» **WRITTEN REQUEST**
Up to and including the line containing "side_sag = 7.2; // [2:0.1:9]", please reproduce the lines of the listing below, starting from the top.
+++++
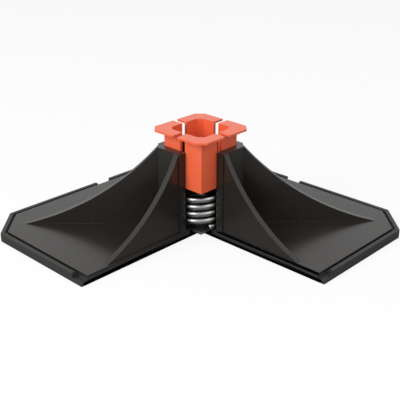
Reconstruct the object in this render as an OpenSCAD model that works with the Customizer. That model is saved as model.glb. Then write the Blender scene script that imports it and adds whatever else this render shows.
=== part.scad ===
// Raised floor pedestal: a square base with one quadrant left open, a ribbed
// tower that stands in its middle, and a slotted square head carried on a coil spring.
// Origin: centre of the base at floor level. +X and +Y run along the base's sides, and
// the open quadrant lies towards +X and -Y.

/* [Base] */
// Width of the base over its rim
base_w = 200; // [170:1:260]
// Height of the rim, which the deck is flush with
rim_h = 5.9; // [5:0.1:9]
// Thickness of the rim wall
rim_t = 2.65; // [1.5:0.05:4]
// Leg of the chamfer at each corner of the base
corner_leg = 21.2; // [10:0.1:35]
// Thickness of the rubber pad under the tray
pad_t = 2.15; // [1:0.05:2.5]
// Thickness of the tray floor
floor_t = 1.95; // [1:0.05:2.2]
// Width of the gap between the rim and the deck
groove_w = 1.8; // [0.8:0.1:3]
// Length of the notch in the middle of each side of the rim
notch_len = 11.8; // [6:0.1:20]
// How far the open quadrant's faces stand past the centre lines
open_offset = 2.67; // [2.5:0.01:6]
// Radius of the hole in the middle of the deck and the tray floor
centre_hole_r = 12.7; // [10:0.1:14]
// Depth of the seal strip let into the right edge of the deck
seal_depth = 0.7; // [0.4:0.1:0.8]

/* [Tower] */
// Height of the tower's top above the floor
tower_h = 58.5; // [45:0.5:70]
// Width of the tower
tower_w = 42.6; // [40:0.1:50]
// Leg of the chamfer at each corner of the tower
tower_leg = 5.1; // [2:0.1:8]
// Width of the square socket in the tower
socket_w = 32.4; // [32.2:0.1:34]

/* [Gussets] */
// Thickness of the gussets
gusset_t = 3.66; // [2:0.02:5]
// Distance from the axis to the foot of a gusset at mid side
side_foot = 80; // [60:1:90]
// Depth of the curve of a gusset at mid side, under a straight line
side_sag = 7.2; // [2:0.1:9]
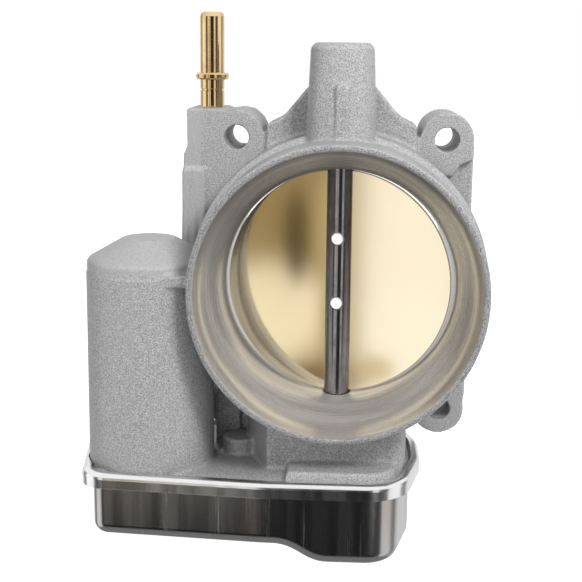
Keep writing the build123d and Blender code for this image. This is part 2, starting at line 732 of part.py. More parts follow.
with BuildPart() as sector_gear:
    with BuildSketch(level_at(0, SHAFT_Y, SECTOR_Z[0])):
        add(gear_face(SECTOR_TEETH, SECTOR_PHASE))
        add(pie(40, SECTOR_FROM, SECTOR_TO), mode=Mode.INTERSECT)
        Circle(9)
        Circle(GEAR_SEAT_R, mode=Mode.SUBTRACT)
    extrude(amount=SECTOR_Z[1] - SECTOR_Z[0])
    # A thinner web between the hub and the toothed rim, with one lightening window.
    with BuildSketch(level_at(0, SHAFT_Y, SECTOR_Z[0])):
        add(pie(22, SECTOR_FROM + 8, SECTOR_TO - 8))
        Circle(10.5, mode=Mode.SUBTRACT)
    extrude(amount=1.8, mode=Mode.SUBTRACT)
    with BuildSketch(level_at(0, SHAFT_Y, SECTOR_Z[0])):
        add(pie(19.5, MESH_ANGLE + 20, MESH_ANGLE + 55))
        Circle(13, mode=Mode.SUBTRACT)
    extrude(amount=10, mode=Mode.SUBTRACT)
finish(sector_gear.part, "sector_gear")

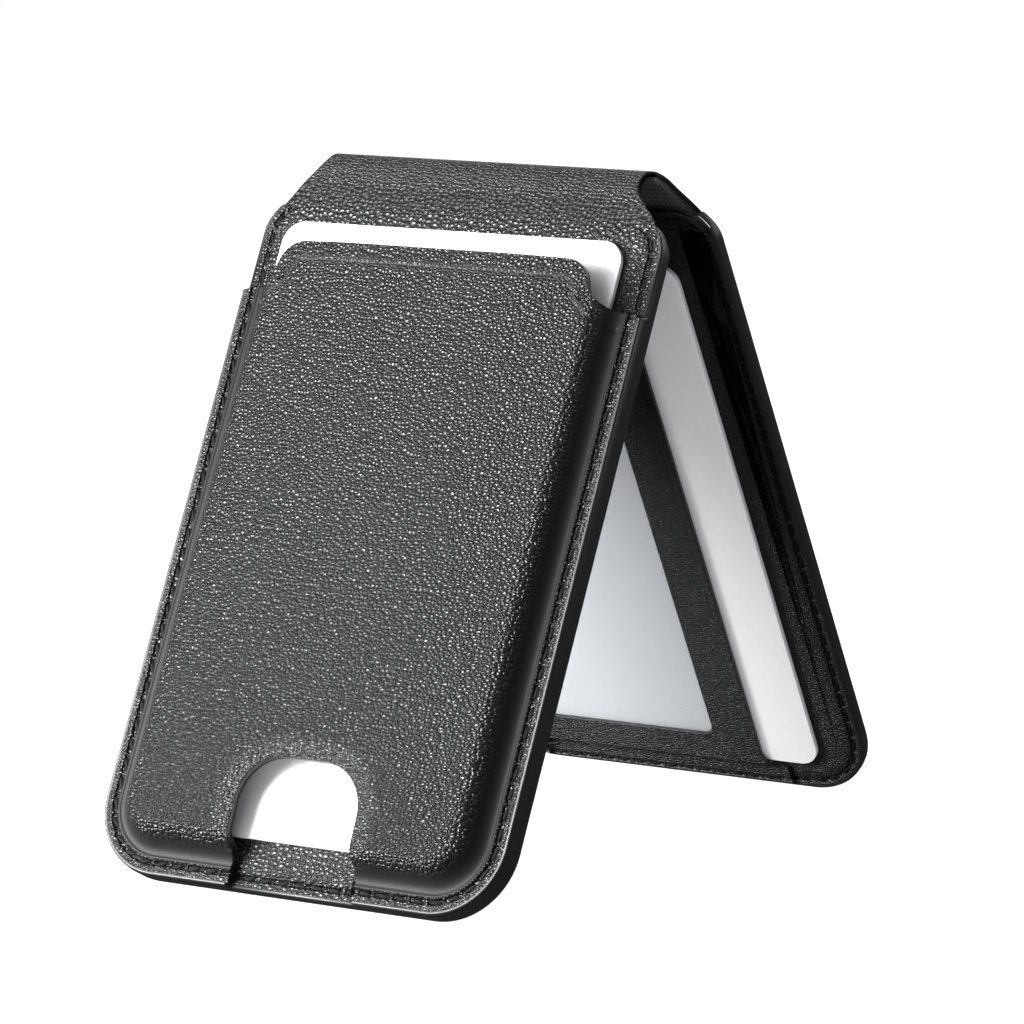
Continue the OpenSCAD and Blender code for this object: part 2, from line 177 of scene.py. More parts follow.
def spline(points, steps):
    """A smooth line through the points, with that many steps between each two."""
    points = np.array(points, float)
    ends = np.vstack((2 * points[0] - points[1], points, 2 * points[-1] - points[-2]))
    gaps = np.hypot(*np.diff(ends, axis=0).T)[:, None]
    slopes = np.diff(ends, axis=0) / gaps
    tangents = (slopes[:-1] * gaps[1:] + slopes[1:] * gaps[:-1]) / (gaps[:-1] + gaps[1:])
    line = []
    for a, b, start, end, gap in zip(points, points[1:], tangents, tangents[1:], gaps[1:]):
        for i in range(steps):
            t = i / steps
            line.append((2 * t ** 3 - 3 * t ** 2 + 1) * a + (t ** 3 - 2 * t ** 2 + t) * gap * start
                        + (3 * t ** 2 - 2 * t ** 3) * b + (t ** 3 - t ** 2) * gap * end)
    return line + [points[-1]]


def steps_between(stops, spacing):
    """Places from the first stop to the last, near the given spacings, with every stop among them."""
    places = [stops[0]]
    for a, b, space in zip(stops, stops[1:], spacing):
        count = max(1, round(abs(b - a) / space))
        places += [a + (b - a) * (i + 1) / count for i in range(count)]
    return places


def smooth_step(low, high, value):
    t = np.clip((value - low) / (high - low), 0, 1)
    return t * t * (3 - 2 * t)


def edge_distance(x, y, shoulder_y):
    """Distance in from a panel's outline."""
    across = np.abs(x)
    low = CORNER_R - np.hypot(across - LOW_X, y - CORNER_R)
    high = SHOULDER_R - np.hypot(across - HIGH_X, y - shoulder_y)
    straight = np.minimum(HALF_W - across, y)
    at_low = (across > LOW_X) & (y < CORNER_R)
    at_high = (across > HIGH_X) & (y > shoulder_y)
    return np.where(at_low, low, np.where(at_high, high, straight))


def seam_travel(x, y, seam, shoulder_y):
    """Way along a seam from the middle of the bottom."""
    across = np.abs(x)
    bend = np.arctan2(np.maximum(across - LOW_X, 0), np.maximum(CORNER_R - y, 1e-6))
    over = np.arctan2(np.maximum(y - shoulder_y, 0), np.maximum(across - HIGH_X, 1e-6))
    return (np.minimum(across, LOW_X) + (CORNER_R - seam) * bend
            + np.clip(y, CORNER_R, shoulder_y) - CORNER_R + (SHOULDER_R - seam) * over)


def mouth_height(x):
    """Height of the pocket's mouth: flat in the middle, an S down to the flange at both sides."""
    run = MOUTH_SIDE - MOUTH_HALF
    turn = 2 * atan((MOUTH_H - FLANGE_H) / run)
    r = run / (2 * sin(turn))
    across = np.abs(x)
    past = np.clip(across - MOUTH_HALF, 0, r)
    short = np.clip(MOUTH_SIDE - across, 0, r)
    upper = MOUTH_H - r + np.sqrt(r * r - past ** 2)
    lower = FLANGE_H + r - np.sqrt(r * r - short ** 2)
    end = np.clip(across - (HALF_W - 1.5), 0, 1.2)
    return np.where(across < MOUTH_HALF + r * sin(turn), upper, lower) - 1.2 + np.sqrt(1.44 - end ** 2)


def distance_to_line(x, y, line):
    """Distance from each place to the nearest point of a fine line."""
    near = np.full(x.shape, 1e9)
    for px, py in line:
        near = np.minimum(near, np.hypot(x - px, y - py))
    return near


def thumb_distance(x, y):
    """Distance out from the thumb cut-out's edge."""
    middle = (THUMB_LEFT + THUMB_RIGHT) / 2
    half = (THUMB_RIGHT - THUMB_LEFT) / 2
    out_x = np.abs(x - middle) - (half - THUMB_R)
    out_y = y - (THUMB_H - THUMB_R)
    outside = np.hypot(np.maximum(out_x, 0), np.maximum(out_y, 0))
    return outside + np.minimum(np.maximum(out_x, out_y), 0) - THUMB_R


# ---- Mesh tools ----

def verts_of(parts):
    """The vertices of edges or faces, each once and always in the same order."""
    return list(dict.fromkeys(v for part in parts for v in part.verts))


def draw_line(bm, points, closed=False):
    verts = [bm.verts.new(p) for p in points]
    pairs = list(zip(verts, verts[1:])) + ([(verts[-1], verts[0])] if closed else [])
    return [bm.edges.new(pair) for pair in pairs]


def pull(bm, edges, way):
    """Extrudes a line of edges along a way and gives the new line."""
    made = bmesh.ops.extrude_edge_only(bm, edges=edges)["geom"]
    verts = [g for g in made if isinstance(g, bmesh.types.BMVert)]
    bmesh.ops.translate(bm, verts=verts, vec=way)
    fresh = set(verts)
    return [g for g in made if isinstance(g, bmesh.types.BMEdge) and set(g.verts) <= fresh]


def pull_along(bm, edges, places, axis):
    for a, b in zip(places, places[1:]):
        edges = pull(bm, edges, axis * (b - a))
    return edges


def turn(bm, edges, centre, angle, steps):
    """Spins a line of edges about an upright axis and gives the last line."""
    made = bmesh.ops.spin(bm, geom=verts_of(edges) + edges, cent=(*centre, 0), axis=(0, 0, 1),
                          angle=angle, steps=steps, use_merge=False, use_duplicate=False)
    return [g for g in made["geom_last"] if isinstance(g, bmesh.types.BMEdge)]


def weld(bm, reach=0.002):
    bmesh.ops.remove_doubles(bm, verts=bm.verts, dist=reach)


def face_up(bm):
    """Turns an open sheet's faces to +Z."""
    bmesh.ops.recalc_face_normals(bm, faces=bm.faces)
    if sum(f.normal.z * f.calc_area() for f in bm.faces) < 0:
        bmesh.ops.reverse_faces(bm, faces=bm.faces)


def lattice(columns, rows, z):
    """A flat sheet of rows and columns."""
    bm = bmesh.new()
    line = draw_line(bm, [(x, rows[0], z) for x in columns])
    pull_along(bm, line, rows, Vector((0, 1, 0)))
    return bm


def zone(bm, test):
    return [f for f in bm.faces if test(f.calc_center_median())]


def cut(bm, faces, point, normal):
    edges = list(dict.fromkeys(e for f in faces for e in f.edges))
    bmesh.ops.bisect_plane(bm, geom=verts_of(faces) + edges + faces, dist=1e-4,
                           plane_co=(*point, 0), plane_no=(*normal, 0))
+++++
» **RESPONSE FOR THIS EXERCISE**
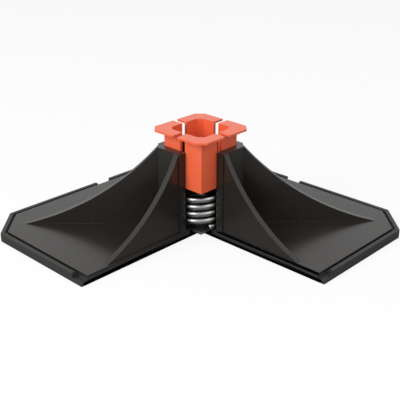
Reconstruct the object in this render as an OpenSCAD model that works with the Customizer. That model is saved as model.glb. Then write the Blender scene script that imports it and adds whatever else this render shows.
=== part.scad ===
// Raised floor pedestal: a square base with one quadrant left open, a ribbed
// tower that stands in its middle, and a slotted square head carried on a coil spring.
// Origin: centre of the base at floor level. +X and +Y run along the base's sides, and
// the open quadrant lies towards +X and -Y.

/* [Base] */
// Width of the base over its rim
base_w = 200; // [170:1:260]
// Height of the rim, which the deck is flush with
rim_h = 5.9; // [5:0.1:9]
// Thickness of the rim wall
rim_t = 2.65; // [1.5:0.05:4]
// Leg of the chamfer at each corner of the base
corner_leg = 21.2; // [10:0.1:35]
// Thickness of the rubber pad under the tray
pad_t = 2.15; // [1:0.05:2.5]
// Thickness of the tray floor
floor_t = 1.95; // [1:0.05:2.2]
// Width of the gap between the rim and the deck
groove_w = 1.8; // [0.8:0.1:3]
// Length of the notch in the middle of each side of the rim
notch_len = 11.8; // [6:0.1:20]
// How far the open quadrant's faces stand past the centre lines
open_offset = 2.67; // [2.5:0.01:6]
// Radius of the hole in the middle of the deck and the tray floor
centre_hole_r = 12.7; // [10:0.1:14]
// Depth of the seal strip let into the right edge of the deck
seal_depth = 0.7; // [0.4:0.1:0.8]

/* [Tower] */
// Height of the tower's top above the floor
tower_h = 58.5; // [45:0.5:70]
// Width of the tower
tower_w = 42.6; // [40:0.1:50]
// Leg of the chamfer at each corner of the tower
tower_leg = 5.1; // [2:0.1:8]
// Width of the square socket in the tower
socket_w = 32.4; // [32.2:0.1:34]

/* [Gussets] */
// Thickness of the gussets
gusset_t = 3.66; // [2:0.02:5]
// Distance from the axis to the foot of a gusset at mid side
side_foot = 80; // [60:1:90]
// Depth of the curve of a gusset at mid side, under a straight line
side_sag = 7.2; // [2:0.1:9]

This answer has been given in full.